A third resolution at the meeting instructs Kinder Morgan “to assess the impact on its portfolio of policies that would limit a rise in global average temperatures to 2.0°C,” Seeking Alpha notes.
Meanwhile, with politicians scrambling to meet the company’s May 31 deadline to provide “certainty” for the C$7.4-billion pipeline, two-thirds of Canadians say they would oppose governments pouring taxpayers’ money into the project. While a Nanos Research poll conducted last week for the Globe and Mail found that more than two-thirds of respondents supported or somewhat supported the pipeline, Canadians are “not hot on government money funding the project,” pollster Nik Nanos said, with 47% opposing and 20% somewhat opposing the idea.
As well, 65% said they were concerned or somewhat concerned about the impacts of a bruising interprovincial pipeline battle on the functioning of the Canadian federation.
“It gives him a mandate to move forward, but there should be a big cautionary note on this,” Nanos said of Prime Minister Justin Trudeau. “This has put stress on the federation, and we have to make sure we have a balanced approach that reconciles economic and environmental aspirations. I think if there is one lesson from this, it’s that the average Canadian thinks we could probably do better, just in the decision-making process.”

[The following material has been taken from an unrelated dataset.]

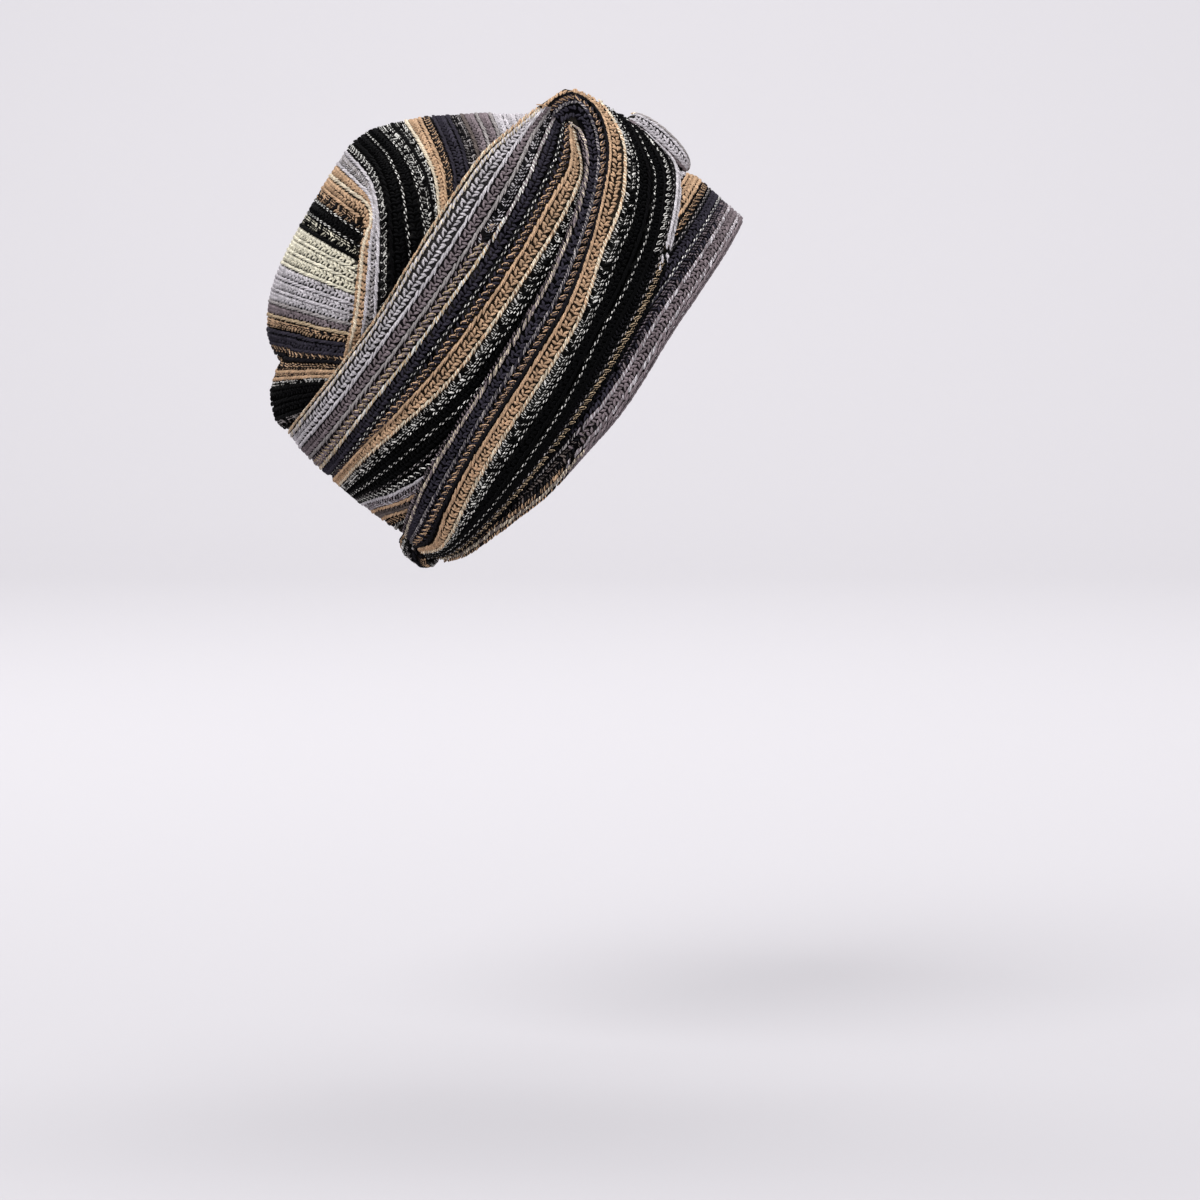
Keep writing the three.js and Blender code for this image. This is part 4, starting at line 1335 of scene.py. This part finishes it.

That kind of nuance appears to have been lost on Alberta opposition leader Jason Kenney, whose speech to the founding convention of the province’s United Conservative Party called for “retribution against Alberta’s perceived opponents, from banks to foreign-funded opponents,” the Calgary Herald reports. Kenney said he would “go to court if necessary” to push the federal government to withdraw charitable status from at least two organizations he sees as adversaries to the Alberta oilpatch.
“For over a decade our energy industry has been targeted by a foreign-funded campaign of defamation to landlock Canada’s oil,” he told delegates in Red Deer. “The special interests that have targeted Alberta oil and not Saudi, Venezuelan, or Russian oil because they saw us as the boy scouts, the soft target. Well, if I am premier, those days are over. Alberta will no longer be a soft target. We will fight back for our economic survival.”
He also promised to go after private businesses that have the temerity to step away from the tar sands/oil sands. “If companies like HSBC decide to boycott our oilsands, our government will boycott them,” he said.
But in a commentary for National Observer, Patrick DeRochie, Climate and Energy Program Director at Environmental Defence, points to the special treatment and billions of dollars in subsidies the Canadian fossil industry demands and receives—even though the tar sands/oil sands only represent 2% of the country’s GDP.
“The industry likes to blame carbon pricing and environmental regulations, but the real reason for its competitiveness challenges is that the global shift to renewable energy is now unstoppable,” he writes. “Investment in the oilsands is drying up, and the big multinationals have already fled. As the world moves to tackle climate change, the dirtiest, most expensive, most difficult oils to extract and transport cannot compete for capital.”